Kelly Martinez and Marc Potts

Marc Potts, “Old Ginny”

What does Faery mean to you?

K: It’s something that’s always been with me. I don’t know where it comes from, there’s no one else in my family that feels this way. I was always the odd kid at school! I have always, from being tiny, known that there was something other than human or animal—spirit that is nature based. I’ve always felt very close to that. Especially when I’m out on my native moors, the West Yorkshire moors, like Saddleworth Moor. It’s like electricity going through me, and I know it’s not just coming from the land, but there are other things there. Elementals, whatever you want to call them, but there is something else there. It’s something very spiritual. It’s part of me.

M: To me, very much the same sort of thing. It’s a nature-based spirituality. I’ve always had an affinity with not just nature, but I was fascinated by the whole landscape, the spirit of the landscape. I started on this path a long time ago…late seventies, early eighties. I never called faeries “faeries,” usually nature spirits or elementals. Elementals is a word I use a lot.

It was a form of invented Paganism, I didn’t follow any particular path within Paganism and still don’t, but there’s elements of lots of different paths within Paganism that have elementals and Faery lore.
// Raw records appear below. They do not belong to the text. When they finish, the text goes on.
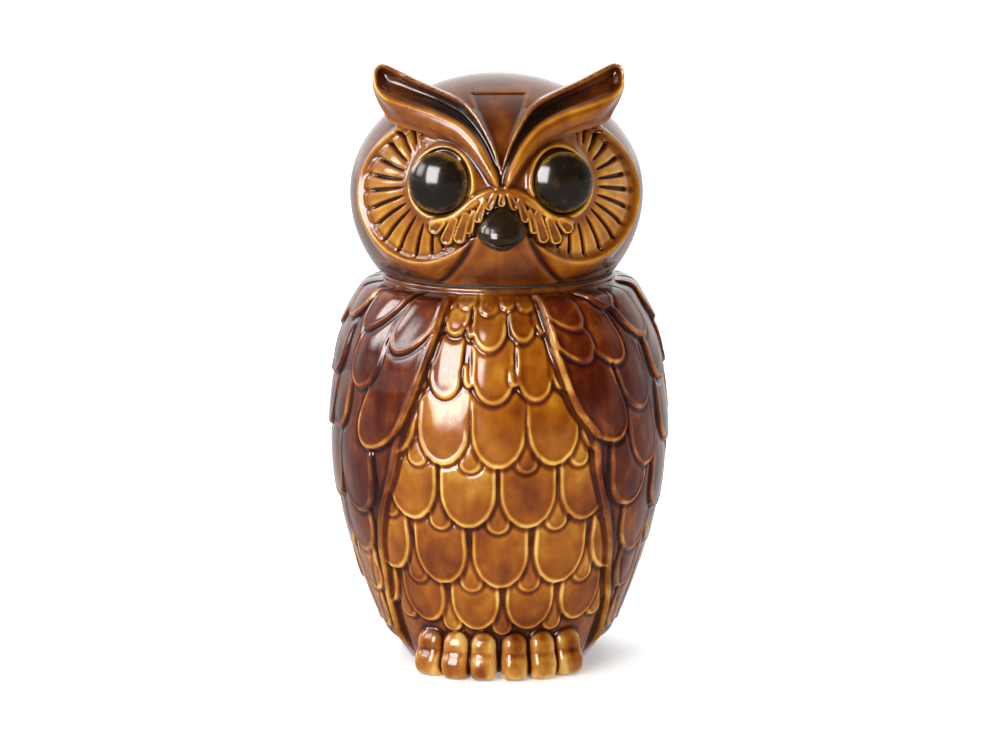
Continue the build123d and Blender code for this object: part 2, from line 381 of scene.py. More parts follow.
def wing_side(angle, z, edge):
    """Distance in degrees outward from a wing's edge, positive on the wing."""
    line = curve(edge, 8)[::-1]
    return angle - np.interp(z, line[:, 1], line[:, 0])


def toe_reach(angle, z):
    """How far out the toes' surface is from the axis, at each angle and height, and 0 where there is none."""
    reach = np.zeros_like(z)
    side = curve(TOE_SIDE, 8)
    profile = np.interp(z, side[:, 1], side[:, 0], right=0)
    half = np.interp(z, TOE_HEIGHTS, TOE_HALF_WIDTHS)
    for foot in (-1, 1):
        for place, back in TOES:
            across = np.abs(TOE_ARC * np.sin(np.radians(angle)) - foot * place) / half
            across = np.where(np.abs(angle) < 90, across, 9)
            toe = TOE_ROOT + (profile - back - TOE_ROOT) * (1 - np.clip(across, 0, 1) ** 3.6) ** 0.5
            reach = np.where(across < 1, np.maximum(reach, toe), reach)
    return reach


def body_surface():
    """Rows by columns of points of the body's outside, and what the glaze needs to know at each."""
    line, normal = body_profile()
    angle = np.linspace(-180, 180, BODY_COLUMNS, endpoint=False)
    angle, z = np.meshgrid(angle, line[:, 1])
    radius = np.broadcast_to(line[:, :1], z.shape)
    right = wing_side(-angle, z, RIGHT_WING_EDGE)
    left = wing_side(angle, z, LEFT_WING_EDGE)
    on_wing = np.maximum(right, left) * np.radians(radius)
    on_back = wing_side(180 - np.abs(angle), z, BACK_EDGE) * np.radians(radius)
    wing = smoothstep(-0.4, 1.1, on_wing)

    # the front edge of the wing is one long feather's edge, with grooves behind it lower down
    strand = 0.9 * bump(on_wing - 1.8, 1.3) + 0.8 * bump(on_back - 1.8, 1.3) * smoothstep(84, 96, z)
    strand -= 0.5 * bump(on_wing - 4.6, 1.0) * smoothstep(120, 100, z)
    strand -= 0.5 * bump(on_wing - 9.5, 0.9) * smoothstep(66, 58, z)
    wings = coat((angle, z, radius))
    on_side = smoothstep(-0.4, 1.1, on_back)
    wings[0] += WING_LIFT * on_side * smoothstep(190.5, 184, z) * smoothstep(8, 16, z) + strand
    front = breast((angle, z, radius))
    front[0] -= 0.6 * bump(on_wing + 1.2, 1.2)
    height, along, tint = front * (1 - wing) + wings * wing
    height *= smoothstep(COLLAR_LOW, 188.8, z) * smoothstep(3, 11, z)
    height = blurred(height, 2 if FINE else 1, wrap=True)
    out_r = radius + height * normal[:, :1]
    out_z = z + height * normal[:, 1:]

    feet = toe_reach(angle, out_z)
    toe = smoothstep(-1.0, 1.5, feet - out_r)
    out_r = np.where(feet > 0, soft_max(out_r, feet, 1.6), out_r)
    turn = np.radians(angle)
    points = np.stack([out_r * np.sin(turn), -out_r * np.cos(turn), out_z], -1)

    relief = out_r - radius
    passes = 10 if FINE else 5
    # Low on each wing the paler breast glaze shows through. On the -X side, which faces the windows, it is
    # paler still, and that extra paleness is painted light.
    paler_glaze_and_lit_side = np.where(angle < 0, 0.72, 0.42) * smoothstep(92, 76, np.abs(angle))  # the glaze low on each wing
    shoulder = smoothstep(187.5, 191.5, z)
    values = {
        "ridge": relief - blurred(relief, passes, wrap=True),
        "relief": relief - blurred(relief, 6 * passes, wrap=True),
        "wing": wing * (1 - toe) * (1 - shoulder) * (1 - paler_glaze_and_lit_side * smoothstep(95, 45, z)) + 0.35 * shoulder,
        "toe": toe,
        "along": along,
        "tint": tint,
    }
    return points, values


def lathe(profile, columns):
    """Rows of points of a surface of revolution, for a profile of radius and height in mm."""
    turn = np.radians(np.linspace(-180, 180, columns, endpoint=False))
    radius, height = np.array(profile, float).T
    heights = np.repeat(height[:, None], columns, 1)
    return np.stack([np.outer(radius, np.sin(turn)), -np.outer(radius, np.cos(turn)), heights], -1)


def ring_faces(rows, columns):
    """Quads of a grid of points that closes on itself round the axis."""
    r, c = np.meshgrid(np.arange(rows - 1), np.arange(columns), indexing="ij")
    here, beside = r * columns + c, r * columns + (c + 1) % columns
    return np.stack([here, beside, beside + columns, here + columns], -1).reshape(-1, 4)


def close_ends(mesh):
    """Fills the pinholes where a lathed surface meets its axis."""
    work = bmesh.new()
    work.from_mesh(mesh)
    bmesh.ops.holes_fill(work, edges=[edge for edge in work.edges if edge.is_boundary], sides=0)
    work.to_mesh(mesh)
    work.free()


def mesh_object(name, points, faces, attributes, body="jar"):
    """A smooth-shaded closed mesh from points in mm, with its own values at each point for the glaze."""
    mesh = bpy.data.meshes.new(name)
    points = np.asarray(points, np.float32).reshape(-1, 3) * MM
    faces = np.asarray(faces, np.int32)
    mesh.vertices.add(len(points))
    mesh.vertices.foreach_set("co", points.ravel())
    mesh.loops.add(faces.size)
    mesh.loops.foreach_set("vertex_index", faces.ravel())
    mesh.polygons.add(len(faces))
    mesh.polygons.foreach_set("loop_start", np.arange(0, faces.size, faces.shape[1], dtype=np.int32))
    mesh.polygons.foreach_set("use_smooth", np.ones(len(faces), bool))
    for key, values in attributes.items():
        layer = mesh.attributes.new(key, "FLOAT", "POINT")
        layer.data.foreach_set("value", np.asarray(values, np.float32).ravel())
    mesh.update(calc_edges=True)
    close_ends(mesh)
    mesh.validate()
    obj = new_object(name, mesh)
    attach(obj, body)
    return obj


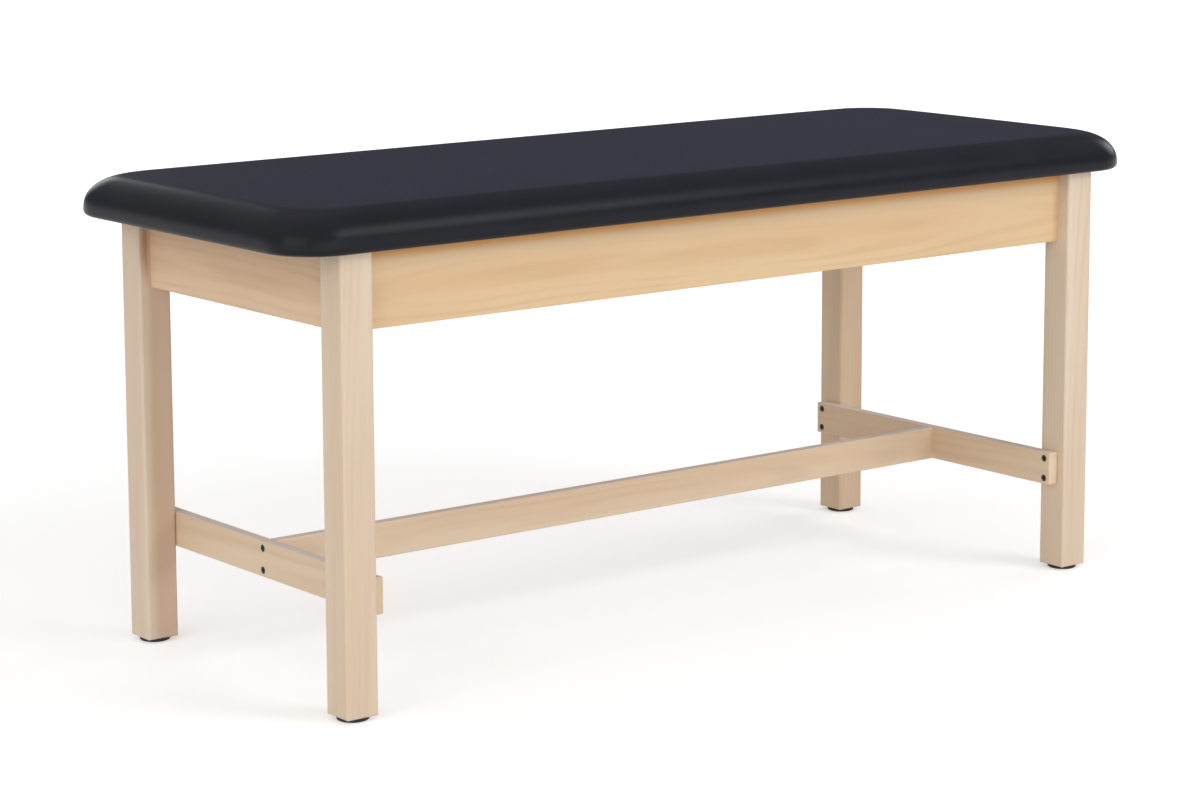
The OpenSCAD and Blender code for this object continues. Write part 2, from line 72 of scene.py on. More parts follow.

My ritual work would centre around elementals, not just earth, air, fire, water, and all that business, but elementals of rocks or a tree—especially trees. Everything has a spirit, and there’s almost hierarchies of spirits. There’s what I would call a “landscape Pan,” which would be above certain other things, for example. The art that I do, that’s my way of manifesting…I had to paint it. Also, I’m an avid reader of folklore; I read anything and everything. It’s not necessarily Pagan, but it ties in. You can recognise the old gods sometimes, they’re everywhere. It’s not just little faeries in dresses—they rarely are.